In Lukas 10,2 sagt Jesus zu seinen Jüngern: Die Ernte ist groß, aber es sind wenige Arbeiter. Darum bittet den Herrn der Ernte, dass er Arbeiter in seine Ernte sende! Wenn es um Mission und Evangelisation geht, wählt Jesus bewusst das Bild von harter Feldarbeit. An anderer Stelle verwendet er den Begriff “Menschenfischer“, was wiederum Assoziationen mit schwerer, anstrengender Arbeit erweckt. Ich glaube, dass Jesus diese Rhetorik nicht nur deswegen wählt, weil seine Zeitgenossen etwas mit diesen Begrifflichkeiten anfangen und sich etwas darunter vorstellen konnten, sondern weil er seinen Jüngern und auch uns heute etwas ganz Wesentliches aufzeigen möchte: Arbeit am Evangelium ist harte, oft undankbare Arbeit. Eine lohnenswerte – aber oft enttäuschende. Eine segensbringende – aber häufig niederschmetternde. Und ich glaube, dass in Jesu Worten auch eine Warnung an die steckt, die sich diese Arbeit zu leicht machen.

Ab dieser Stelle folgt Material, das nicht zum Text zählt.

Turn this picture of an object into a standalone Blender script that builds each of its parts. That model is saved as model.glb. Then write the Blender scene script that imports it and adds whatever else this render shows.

Wenn ich mir die evangelikale Landschaft ansehe, habe ich verstärkt den Eindruck, dass viele es sich in der Arbeit am Evangelium bequem gemacht und sich zurückgelehnt haben. Ich glaube, dass wir es verlernt haben, Menschen durch langsame, anstrengende Prozesse des Wachstums zu begleiten. Wir haben verlernt, unangenehme Botschaften der Schrift, die nicht in den Zeitgeist passen, zu verteidigen und alles daran zu setzen, dass das Wort auf Wegen klarer Auslegung, intensiven Gebets, wachsender Heiligung und tiefer Nächstenliebe selbst seine Kraft entfalten kann. Wir haben verlernt, wirklich für andere da zu sein, weil es viel einfacher ist, ihn in seinen Fehlern zu bestätigen, als mitten in der Nacht ans Handy zu gehen und den Freund, der wieder in alte Muster des Alkohols gefallen ist, zu ermutigen, für ihn zu beten und ein Frühstück am nächsten Morgen mit ihm auszumachen. Weil es so viel einfacher ist, der Freundin zu sagen, dass es tatsächlich nicht so wichtig ist, am Sonntagmorgen in die Gemeinde zu kommen, anstatt mit ihr beim Nachmittagstee den Epheserbrief durchzugehen und Gottes Idee von Gemeinschaft und ihrer Notwendigkeit darzustellen. Weil es so viel einfacher ist, dem Facebook-Kommentierenden zuzustimmen, wenn er sagt, dass es doch nie sein kann, dass Jesus Homosexuelle nicht im Ausleben ihres Verlangens unterstützen und sie so annehmen würde, wie sie sind, ohne ihr Verhalten ändern zu wollen, anstatt sich auf die Seite der unumstößlichen Souveränität der Bibel zu stellen und Gottes Entwurf für Ehe und Sexualität zu verteidigen.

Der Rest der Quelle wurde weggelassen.